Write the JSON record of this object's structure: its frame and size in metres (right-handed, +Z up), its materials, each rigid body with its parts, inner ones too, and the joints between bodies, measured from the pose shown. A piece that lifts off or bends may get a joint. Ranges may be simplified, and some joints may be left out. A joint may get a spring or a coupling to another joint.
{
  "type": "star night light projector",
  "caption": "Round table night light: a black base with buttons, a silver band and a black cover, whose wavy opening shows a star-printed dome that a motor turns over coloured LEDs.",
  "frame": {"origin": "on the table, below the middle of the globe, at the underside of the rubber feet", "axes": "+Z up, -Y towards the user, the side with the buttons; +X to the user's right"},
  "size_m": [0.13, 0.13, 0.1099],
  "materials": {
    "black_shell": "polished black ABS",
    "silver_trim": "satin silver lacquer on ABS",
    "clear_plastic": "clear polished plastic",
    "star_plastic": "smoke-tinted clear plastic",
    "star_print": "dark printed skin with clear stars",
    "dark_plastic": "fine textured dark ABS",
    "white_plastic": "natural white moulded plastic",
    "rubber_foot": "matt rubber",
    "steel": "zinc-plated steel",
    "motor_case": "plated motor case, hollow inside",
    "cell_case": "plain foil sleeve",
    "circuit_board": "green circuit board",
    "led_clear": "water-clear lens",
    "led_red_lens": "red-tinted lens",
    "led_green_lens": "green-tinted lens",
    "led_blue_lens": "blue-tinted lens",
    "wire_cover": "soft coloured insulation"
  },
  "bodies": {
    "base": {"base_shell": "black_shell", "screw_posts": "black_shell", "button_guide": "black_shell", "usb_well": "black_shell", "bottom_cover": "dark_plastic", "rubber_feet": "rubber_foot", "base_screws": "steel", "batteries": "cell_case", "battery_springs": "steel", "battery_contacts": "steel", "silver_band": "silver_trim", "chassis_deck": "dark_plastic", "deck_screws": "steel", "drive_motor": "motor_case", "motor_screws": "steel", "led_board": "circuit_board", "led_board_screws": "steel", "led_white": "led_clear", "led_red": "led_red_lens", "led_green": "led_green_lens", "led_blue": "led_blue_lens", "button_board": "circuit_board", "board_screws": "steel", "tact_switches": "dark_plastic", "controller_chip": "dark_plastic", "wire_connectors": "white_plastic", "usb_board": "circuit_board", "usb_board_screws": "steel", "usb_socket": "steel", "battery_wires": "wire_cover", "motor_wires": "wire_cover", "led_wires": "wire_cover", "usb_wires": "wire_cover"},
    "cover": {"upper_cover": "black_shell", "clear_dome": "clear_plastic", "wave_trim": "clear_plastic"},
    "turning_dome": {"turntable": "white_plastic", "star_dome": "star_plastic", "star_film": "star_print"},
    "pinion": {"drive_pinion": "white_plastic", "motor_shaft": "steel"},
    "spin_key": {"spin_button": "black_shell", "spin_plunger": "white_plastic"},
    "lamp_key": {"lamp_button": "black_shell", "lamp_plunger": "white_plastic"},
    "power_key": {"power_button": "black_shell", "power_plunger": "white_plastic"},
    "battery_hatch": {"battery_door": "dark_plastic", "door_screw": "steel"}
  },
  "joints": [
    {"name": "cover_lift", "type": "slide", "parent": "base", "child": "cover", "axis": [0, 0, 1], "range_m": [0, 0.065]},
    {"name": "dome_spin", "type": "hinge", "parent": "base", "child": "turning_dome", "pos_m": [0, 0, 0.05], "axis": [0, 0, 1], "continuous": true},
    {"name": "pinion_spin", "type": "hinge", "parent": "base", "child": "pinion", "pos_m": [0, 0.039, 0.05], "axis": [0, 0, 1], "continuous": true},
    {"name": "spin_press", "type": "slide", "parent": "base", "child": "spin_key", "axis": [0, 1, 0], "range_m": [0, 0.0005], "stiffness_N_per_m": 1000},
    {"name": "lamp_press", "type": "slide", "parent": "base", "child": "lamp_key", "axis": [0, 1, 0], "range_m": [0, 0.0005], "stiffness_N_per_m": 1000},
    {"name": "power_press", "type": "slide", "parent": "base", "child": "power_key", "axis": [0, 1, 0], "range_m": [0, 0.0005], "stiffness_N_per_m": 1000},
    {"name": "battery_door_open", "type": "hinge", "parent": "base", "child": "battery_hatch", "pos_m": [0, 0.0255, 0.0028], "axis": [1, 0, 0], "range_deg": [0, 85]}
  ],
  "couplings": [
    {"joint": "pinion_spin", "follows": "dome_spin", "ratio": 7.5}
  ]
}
...
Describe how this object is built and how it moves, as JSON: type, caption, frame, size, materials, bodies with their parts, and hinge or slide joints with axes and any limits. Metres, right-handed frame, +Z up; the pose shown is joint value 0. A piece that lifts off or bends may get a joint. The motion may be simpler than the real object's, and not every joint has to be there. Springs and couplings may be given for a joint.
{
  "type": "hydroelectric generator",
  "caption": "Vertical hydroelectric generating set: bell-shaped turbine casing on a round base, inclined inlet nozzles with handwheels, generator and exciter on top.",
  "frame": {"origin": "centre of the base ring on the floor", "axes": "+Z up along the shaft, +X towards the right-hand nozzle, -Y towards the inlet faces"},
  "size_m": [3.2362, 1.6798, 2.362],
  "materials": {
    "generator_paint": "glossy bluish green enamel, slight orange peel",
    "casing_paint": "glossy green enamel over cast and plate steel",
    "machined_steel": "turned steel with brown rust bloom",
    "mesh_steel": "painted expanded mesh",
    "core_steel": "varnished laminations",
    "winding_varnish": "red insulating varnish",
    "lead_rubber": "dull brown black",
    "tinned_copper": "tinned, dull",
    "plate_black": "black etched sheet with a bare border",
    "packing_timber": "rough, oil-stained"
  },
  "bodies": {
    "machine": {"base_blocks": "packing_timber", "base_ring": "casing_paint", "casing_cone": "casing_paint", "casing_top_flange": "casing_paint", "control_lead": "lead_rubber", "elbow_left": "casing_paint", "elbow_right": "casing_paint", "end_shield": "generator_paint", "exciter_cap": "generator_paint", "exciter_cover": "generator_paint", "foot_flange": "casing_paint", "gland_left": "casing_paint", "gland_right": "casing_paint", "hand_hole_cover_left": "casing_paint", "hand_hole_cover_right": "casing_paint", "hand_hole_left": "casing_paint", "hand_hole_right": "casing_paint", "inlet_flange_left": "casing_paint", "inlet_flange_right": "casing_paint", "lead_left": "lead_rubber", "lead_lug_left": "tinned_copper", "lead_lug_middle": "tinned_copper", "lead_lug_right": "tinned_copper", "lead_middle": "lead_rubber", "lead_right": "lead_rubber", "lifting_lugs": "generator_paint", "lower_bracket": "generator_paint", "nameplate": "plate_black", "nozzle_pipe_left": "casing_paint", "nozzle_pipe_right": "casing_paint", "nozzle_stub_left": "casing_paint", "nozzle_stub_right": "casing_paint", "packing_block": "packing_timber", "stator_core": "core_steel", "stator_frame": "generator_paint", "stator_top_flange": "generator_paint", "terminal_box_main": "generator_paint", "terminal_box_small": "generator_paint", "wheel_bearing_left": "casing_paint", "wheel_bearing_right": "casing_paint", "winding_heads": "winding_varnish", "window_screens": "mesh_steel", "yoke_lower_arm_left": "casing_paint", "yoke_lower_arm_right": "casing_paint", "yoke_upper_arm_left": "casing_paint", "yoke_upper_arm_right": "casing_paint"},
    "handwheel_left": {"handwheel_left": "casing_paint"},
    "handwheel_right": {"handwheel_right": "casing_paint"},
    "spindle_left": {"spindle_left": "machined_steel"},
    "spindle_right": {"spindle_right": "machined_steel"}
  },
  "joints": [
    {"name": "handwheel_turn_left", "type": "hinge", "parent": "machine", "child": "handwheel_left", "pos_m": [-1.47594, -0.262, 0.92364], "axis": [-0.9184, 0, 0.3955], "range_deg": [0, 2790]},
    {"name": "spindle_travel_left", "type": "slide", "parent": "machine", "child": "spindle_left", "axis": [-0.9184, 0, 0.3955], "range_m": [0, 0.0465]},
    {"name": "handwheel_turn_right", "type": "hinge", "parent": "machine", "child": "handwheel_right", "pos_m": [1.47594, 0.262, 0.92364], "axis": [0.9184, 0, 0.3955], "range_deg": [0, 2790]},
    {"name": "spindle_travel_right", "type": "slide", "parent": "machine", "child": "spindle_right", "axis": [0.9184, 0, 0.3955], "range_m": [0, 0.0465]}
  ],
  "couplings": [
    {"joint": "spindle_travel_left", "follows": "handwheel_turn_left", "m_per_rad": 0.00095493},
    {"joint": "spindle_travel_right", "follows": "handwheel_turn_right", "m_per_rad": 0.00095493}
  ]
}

[TO DO]:
Tell how many lines contain the word "lifts", using only the number.

[COMPLETE RESPONSE]:
2